Insulated was measured as engagement with other blogs from the same ideological perspective without a similar engagement with ones of opposing views. So no, I don’t think that’s in the definition. We were interested in widely-read political blogs, because we figured those were the ones with more potential to influence conversations. (If you want to suggest insulation by definition then I’d say a blog that nobody reads and thus to which nobody links would be such a blog by definition.)

am I correct in inferring that all the blogs in the sample were American?

Neither being based in the US or being an American author was a criterion for being included. Rather, what was of concern was whether the content on the blog addressed the US political system. This doesn’t really address what was of interest to you here, but I thought I’d clarify.

did the study note whether particular blogs had a style of linking?

No, I’m afraid we did not look at this. It could be an interesting way to pursue this work.

anything else you’d like to add? [I made that up:)]

I don’t have room for such a project right now, but it would be interesting to replicate this study this year, an election cycle later, and see how things may or may not have changed.

Also, one of my students noted in a class discussion recently that it would be interesting to replicate the study at a time that is not close to a major election. He suggested that there may be more interlinking at such times. This could be worth testing.

A note on authorship. The second author on the piece is Jason Gallo who is a graduate student in our Media, Technology and Society program. Matthew Kane is an undergraduate alum of Northwestern (was a student when we worked on this paper).
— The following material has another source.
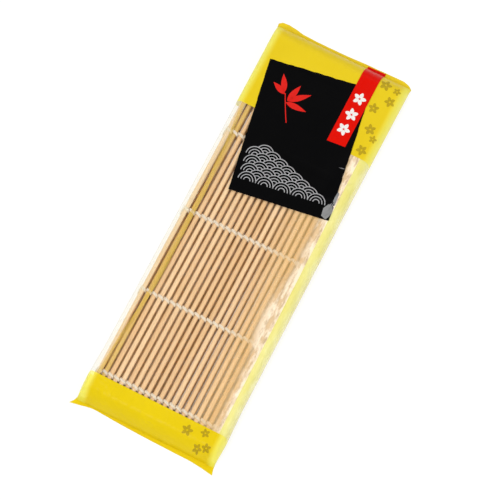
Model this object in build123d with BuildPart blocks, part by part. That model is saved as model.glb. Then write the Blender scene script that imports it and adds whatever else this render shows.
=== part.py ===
from build123d import *
from math import asin, cos, radians, sin
import os

# A bamboo rolling mat, folded in three layers and lying in a clear film bag.
# Millimetres, +Z up, +Y along the bag towards its headed end, origin under the middle of the bag.

# Sticks
stick_length = 240
stick_diameter = 2.8
stick_pitch = 3.9
stick_chamfer = 0.3
sticks_per_layer = 21
sticks_per_group = 7

# Threads: two strands twined about the sticks in each row
thread_thickness = 0.5
thread_width = 1.1
thread_clearance = 0.05
strand_gap = 0.1
thread_rows = 5
row_margin = 12
joint_clearance = 0.06
knot_diameter = 0.9
knot_length = 2.6

# Film bag
film_thickness = 0.2
film_clearance = 0.2
seal_length = 5.3
top_seal_width = 87.0
bottom_seal_width = 91.8
side_width = 86.0
foot_width = 89.6
flare_share = 0.8
shoulder_height = 6.0
crown_inset = 1.6
end_slope = 3.3
floor_clearance = 0.1

stick_radius = stick_diameter / 2
inner_reach = stick_radius + thread_clearance
outer_reach = inner_reach + thread_thickness
mid_reach = (inner_reach + outer_reach) / 2
first_layer = 2 * film_thickness + floor_clearance + outer_reach
layer_heights = [first_layer + n * stick_pitch for n in range(3)]
edge_stick = (sticks_per_layer - 1) * stick_pitch / 2
stick_places = [n * stick_pitch - edge_stick for n in range(sticks_per_layer)]
row_spacing = (stick_length - 2 * row_margin) / (thread_rows - 1)
row_places = [n * row_spacing + row_margin - stick_length / 2 for n in range(thread_rows)]
mat_top = layer_heights[2] + outer_reach
bag_top = mat_top + film_clearance + film_thickness

# How far the draped film and the whole bag reach from the middle
drape_end = stick_length / 2 + stick_radius + end_slope
head = drape_end + seal_length

# The slope, from upright, at which a strand leaves one stick for the next
lean = asin(2 * mid_reach / stick_pitch)


def section(place):
    """A plane across the sticks at a place along them, with its y axis upward."""
    return Plane(origin=(0, place, 0), x_dir=(1, 0, 0), z_dir=(0, -1, 0))


def rim_point(x, z, side, reach, angle):
    """A point about the stick at x, z, at an angle from upright, above it or below."""
    return (x + reach * sin(angle), z + side * reach * cos(angle))


def rim_arc(x, z, side, reach, start, stop):
    """The arc of a strand's edge about a stick."""
    ThreePointArc(
        rim_point(x, z, side, reach, start),
        rim_point(x, z, side, reach, (start + stop) / 2),
        rim_point(x, z, side, reach, stop),
    )


def strand_edge(places, z, side, upper, start, stop):
    """One edge of a strand over and under a row of sticks, and its two ends."""
    ends = []
    last = None
    for n, x in enumerate(places):
        turn = side * (-1) ** n
        reach = outer_reach if turn * upper > 0 else inner_reach
        low = start if n == 0 else -lean
        high = stop if n == len(places) - 1 else lean
        here = rim_point(x, z, turn, reach, low)
        if last:
            Line(last, here)
        else:
            ends.append(here)
        rim_arc(x, z, turn, reach, low, high)
        last = rim_point(x, z, turn, reach, high)
    ends.append(last)
    return ends


def strand(places, z, side, row, lane, start, stop):
    """A strand of thread through a row of sticks, first over them or under."""
    edge_of_lane = row + lane * (strand_gap + thread_width) / 2 + thread_width / 2
    with BuildSketch(section(edge_of_lane)) as profile:
        with BuildLine():
            upper = strand_edge(places, z, side, 1, start, stop)
            lower = strand_edge(places, z, side, -1, start, stop)
            Line(upper[0], lower[0])
            Line(upper[1], lower[1])
        make_face()
    extrude(profile.sketch, amount=thread_width)


def loop(x, z, side, row, lane, left_end, right_end):
    """A strand's turn about one stick, out to halfway to the next unless an end angle is given."""
    edge_of_lane = row + lane * (strand_gap + thread_width) / 2 + thread_width / 2
    half = thread_thickness / 2

    def halfway(hand, offset):
        out = stick_pitch / 2 - joint_clearance * cos(lean)
        up = joint_clearance * sin(lean)
        return (x + hand * (out + offset * sin(lean)), z + side * (up + offset * cos(lean)))

    low = -(lean if left_end is None else left_end)
    high = lean if right_end is None else right_end
    with BuildSketch(section(edge_of_lane)) as profile:
        with BuildLine():
            rim_arc(x, z, side, outer_reach, low, high)
            rim_arc(x, z, side, inner_reach, low, high)
            for hand, end, angle in ((-1, left_end, low), (1, right_end, high)):
                outside = rim_point(x, z, side, outer_reach, angle)
                inside = rim_point(x, z, side, inner_reach, angle)
                if end is None:
                    Line(outside, halfway(hand, half))
                    Line(halfway(hand, half), halfway(hand, -half))
                    Line(halfway(hand, -half), inside)
                else:
                    Line(outside, inside)
        make_face()
    extrude(profile.sketch, amount=thread_width)


def stick_row(places, z):
    """Round sticks with their ends eased."""
    with BuildSketch(section(stick_length / 2)) as profile:
        with Locations(*[(x, z) for x in places]):
            Circle(stick_radius)
    extrude(profile.sketch, amount=stick_length)


def layer_strands(z, side, wrapped_left, wrapped_right):
    """Both strands of each row in one layer, wrapped about its edge stick at a fold."""
    for row in row_places:
        for lane in (-1, 1):
            first = side * lane
            final = first * (-1) ** (sticks_per_layer - 1)
            start = fold_end(wrapped_left, first)
            stop = fold_end(wrapped_right, final)
            strand(stick_places, z, first, row, lane, -start, stop)


def fold_end(fold, side):
    """How far a strand turns about the edge stick: right round it, to its top, or clear."""
    if fold == 0:
        return lean
    return radians(180) if fold == side else 0


def knots(x, z):
    """The knots that end each row at a free edge."""
    for row in row_places:
        with BuildSketch(section(row + knot_length / 2)) as profile:
            with Locations((x, z)):
                Circle(knot_diameter / 2)
        extrude(profile.sketch, amount=knot_length)


def film_outline(side_inset, end_inset):
    """The bag's outline in plan, a little wider towards its foot."""
    side = side_width / 2 - side_inset
    foot = foot_width / 2 - side_inset
    end = drape_end - end_inset
    right = [(side, end), (side, -drape_end * flare_share), (foot, -end)]
    return right + [(-x, y) for x, y in reversed(right)]


def film_loft(skin, mode):
    """The draped film's outer or inner form, through three levels."""
    levels = [
        (film_thickness, 0, 0),
        (bag_top - shoulder_height, 0, 0),
        (bag_top - skin, crown_inset, end_slope),
    ]
    sections = []
    for height, side_inset, end_inset in levels:
        with BuildSketch(Plane.XY.offset(height)) as level:
            with BuildLine():
                Polyline(*film_outline(side_inset + skin, end_inset + skin), close=True)
            make_face()
        sections.append(level.sketch)
    loft(sections, ruled=True, mode=mode)


def seal_corners(end, outer_width, inner_width):
    """The four corners of a seal at one end of the bag."""
    return [
        (-outer_width / 2, end * head),
        (outer_width / 2, end * head),
        (inner_width / 2, end * drape_end),
        (-inner_width / 2, end * drape_end),
    ]


def finish(part, name):
    """Label a piece and write its file."""
    part.label = name
    export_step(part, f"parts/{name}.step")


os.makedirs("parts", exist_ok=True)

top_seal_corners = seal_corners(1, top_seal_width, side_width)
bottom_seal_corners = seal_corners(-1, bottom_seal_width, foot_width)

# Sticks of the two lower layers, in groups
for layer, name in enumerate(("bottom", "middle")):
    for group in range(sticks_per_layer // sticks_per_group):
        chosen = stick_places[group * sticks_per_group:(group + 1) * sticks_per_group]
        with BuildPart() as sticks:
            stick_row(chosen, layer_heights[layer])
            ends = sticks.edges().filter_by(GeomType.CIRCLE)
            chamfer(ends, length=stick_chamfer)
        finish(sticks.part, f"{name}_sticks_{group + 1}")

# Sticks and thread turns of the top layer, one by one
for n, x in enumerate(stick_places):
    with BuildPart() as top_stick:
        stick_row([x], layer_heights[2])
        chamfer(top_stick.edges().filter_by(GeomType.CIRCLE), length=stick_chamfer)
    finish(top_stick.part, f"top_stick_{n + 1:02d}")

    with BuildPart() as top_thread:
        for row in row_places:
            for lane in (-1, 1):
                side = lane * (-1) ** n
                left_end = fold_end(1, side) if n == 0 else None
                right_end = fold_end(0, side) if n == sticks_per_layer - 1 else None
                loop(x, layer_heights[2], side, row, lane, left_end, right_end)
    finish(top_thread.part, f"top_thread_{n + 1:02d}")

# Threads of the two lower layers
with BuildPart() as bottom_threads:
    layer_strands(layer_heights[0], 1, 0, -1)
finish(bottom_threads.part, "bottom_threads")

with BuildPart() as middle_threads:
    layer_strands(layer_heights[1], 1, -1, 1)
finish(middle_threads.part, "middle_threads")

# Knots at the two free edges
knot_place = edge_stick + inner_reach + knot_diameter / 2

with BuildPart() as bottom_knots:
    knots(-knot_place, layer_heights[0])
finish(bottom_knots.part, "bottom_knots")

with BuildPart() as top_knots:
    knots(knot_place, layer_heights[2])
finish(top_knots.part, "top_knots")

# Back film, flat on what the bag lies on
with BuildPart() as back_film:
    with BuildSketch() as flat_film:
        with BuildLine():
            Polyline(*film_outline(0, 0), close=True)
        make_face()
        for corners in (top_seal_corners, bottom_seal_corners):
            with BuildLine():
                Polyline(*corners, close=True)
            make_face()
    extrude(amount=film_thickness)
finish(back_film.part, "back_film")

# Front film, draped over the mat
with BuildPart() as front_film:
    film_loft(0, Mode.ADD)
    film_loft(film_thickness, Mode.SUBTRACT)
finish(front_film.part, "front_film")

# The front film's flat ends, sealed to the back film
for name, corners in (("top_seal", top_seal_corners), ("bottom_seal", bottom_seal_corners)):
    with BuildPart() as seal:
        with BuildSketch(Plane.XY.offset(film_thickness)):
            with BuildLine():
                Polyline(*corners, close=True)
            make_face()
        extrude(amount=film_thickness)
    finish(seal.part, name)

print("bag length", 2 * head, "height", bag_top, "hinges", edge_stick + stick_pitch / 2, layer_heights)
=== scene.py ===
from math import cos, pi, radians, sin

import bpy
import numpy as np
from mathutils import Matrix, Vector


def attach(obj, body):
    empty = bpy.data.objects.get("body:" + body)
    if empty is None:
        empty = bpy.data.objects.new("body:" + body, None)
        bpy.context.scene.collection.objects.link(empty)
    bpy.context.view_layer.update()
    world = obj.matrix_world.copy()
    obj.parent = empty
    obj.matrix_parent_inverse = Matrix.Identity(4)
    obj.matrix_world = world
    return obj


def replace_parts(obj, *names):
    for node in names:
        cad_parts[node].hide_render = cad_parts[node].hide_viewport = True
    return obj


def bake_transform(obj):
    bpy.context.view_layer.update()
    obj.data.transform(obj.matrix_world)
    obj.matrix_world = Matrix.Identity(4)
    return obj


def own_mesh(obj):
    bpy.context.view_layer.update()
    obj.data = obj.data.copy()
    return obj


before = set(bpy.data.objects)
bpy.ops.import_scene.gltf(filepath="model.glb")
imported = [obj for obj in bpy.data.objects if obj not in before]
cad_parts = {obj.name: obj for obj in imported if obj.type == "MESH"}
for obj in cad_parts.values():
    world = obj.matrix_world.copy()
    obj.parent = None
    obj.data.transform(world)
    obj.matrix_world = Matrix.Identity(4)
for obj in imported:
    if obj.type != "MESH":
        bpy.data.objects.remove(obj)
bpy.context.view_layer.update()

# Lengths are written in millimetres and scaled to metres when a mesh is made.
MM = 0.001

# The folded mat, as its solids have it
STICK_LENGTH = 240.0
STICK_RADIUS = 1.4
STICK_PITCH = 3.9
STICKS = 21
EDGE_STICK = (STICKS - 1) * STICK_PITCH / 2
LAYER_HEIGHTS = (2.45, 6.35, 10.25)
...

Finally, if you’d like to read the paper, send me an email (see my Web site for contact info).

21

Henry 01.30.08 at 2:46 pm

down and out – there is another article in the same issue that looks at linking patterns globally by Ethan Zuckerman, but unfortunately, as he notes, the data isn’t very good (he does provide some very interesting snapshots of specific national/regional blogospheres).

22

Ginger Yellow 01.30.08 at 6:18 pm

Where does Sadly, No! fit in this taxonomy? I could easily see most of their political posts fitting in either 1) or 2). Jonah certainly thinks they’re throwing up straw men (in both a conventional and a “haranguing, not persuading” sense), but from my perspective they’re offering substantive criticism of Liberal Fascism. Almost all of their posts are highly snarky and intended as mockery, but there’s often a lot of research and evidence to back it up.

23

Down and Out of Sài Gòn 01.31.08 at 3:30 am

Eszter and Henry: think you very much for your responses.

24

alphie 01.31.08 at 8:19 am

I think the main reason that bloggers link to a post on another blog is…that blog mentions them in the linked post.

Simple self promotion.

25

a very public sociologist 02.01.08 at 2:14 pm

Very interesting. There is some fretting on leftyblogland in the UK that we spend far too much time polemicising and talking among ourselves rather than taking our arguments to our opponents on the other side of the political spectrum. It’s good to see we’re not atypical.